大野への支援は7年間です。
昨年の4月頃からは、青年たちがフィリピンに渡航できなくなり、大野に多くの支援時間を投入しています。
しかし、思ったよりも大野への支援の成果が見えてきませんでした。
大野が私たちの支援に反応してくれれば良いのですが、反応しないのです。
沈黙なのです。
いつも沈黙なのです。
私たち支援者には、彼からのフィードバックが必要なのです。
しかし、大野は何もしゃべりません。
顔の表情を伺っても、顔色ひとつ変えません。
このようなタイプの支援は、あまり経験がないのです。
ですから支援者側で思いを推測しながら支援をしていきます。
で、思うのです。
支援者サイドで勝手に大野の結婚で盛り上がっているだけで、大野本人はそれほどでもない。

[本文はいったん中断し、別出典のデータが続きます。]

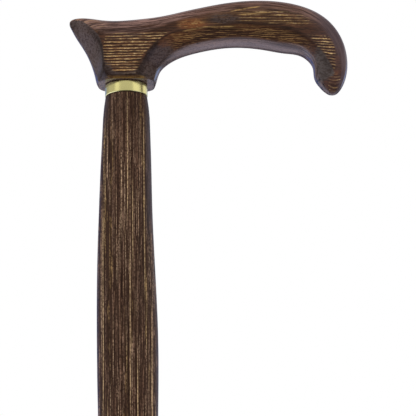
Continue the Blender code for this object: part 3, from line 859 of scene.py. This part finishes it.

いや、周りが盛り上がっているのを見て、それに水を刺すようなことはしたくないと思っているのでは・・・。
いやいや、ASDの特性が強い大野です。
そこまで、相手のことを考えることは苦手なはずだ。
私たちの話している何割くらいが理解できているのだろうか?
どんな風でも良いので、何か反応してくれれば私たちは、これからどう支援を進めていけば良いのかがわかるのだが・・・。
で、結局落ち着いたところは。
経験値が少ないので、多くの場面で戸惑い、沈黙してしまう。
そうならないために、事前に場面設定をして練習しても、実戦となるとやはりうまくこなせない。
だから、徹底して経験値を増やしていくしかない。
しかし、私たちの見方が間違っていることに気づいたのです。
デートをして気に入った女性ができました。
その彼女と3回目のデートができました。
とても嬉しそうにしていた大野です。
スタッフが動画を撮影していました。
大野の手の変わった動作が始まりました。
スタッフが日本語で注意をしようとした時です。
「ねえ、あなたいつも手が動いているわよね。それはやめたほうが良いと思いますよ。変な風に見られますから。」と相手の女性から言われてしまったのです。
万事休すです。
変な手の動きをする大野を誰も良い印象を持ってくれないでしょう。
スタッフがとっさに、「仕事でキーボードを一日中打っていて、手が凝り固まっていて動かさないとどうにもならないんだ。でもアドバイスとても嬉しいです。ごめんね。」と日本語で大野に言いました。
大野はそれをビサヤ語に変えて話したのです。
「ああああ、そういうことなんだ。大変なお仕事ですね。」でなんとかその場はおさまりました。
そして、事務所に帰ってきました。
帰る早々、彼は支援してくれているスタッフに声をかけて集めました。
その場で彼は小さな声でこう言いました。
「僕の動き変なんで、これからはどんどん注意してください。あの、言葉で注意するより、手を掴んで現行犯逮捕だ!!って言ってもらった方が、身体に記憶できると思うので、お願いします。」
「それとこれから今まで撮ってもらった動画を見直したいです。とにかく変な手足の動きと体をくねくねさせる動きを封印させるお手伝いをどうぞよろしくお願いします。」
その場に居たスタッフは笑いたいのを我慢して、大野の話を聞いていました。
私は、打ち合わせと称して、スタッフたちを喫茶店に連れ出しました。
そしてみんなで長時間語り尽くしました。
〈Love is Stronger Than Pride〉
SADEの歌声が私の頭の中に響いてきました。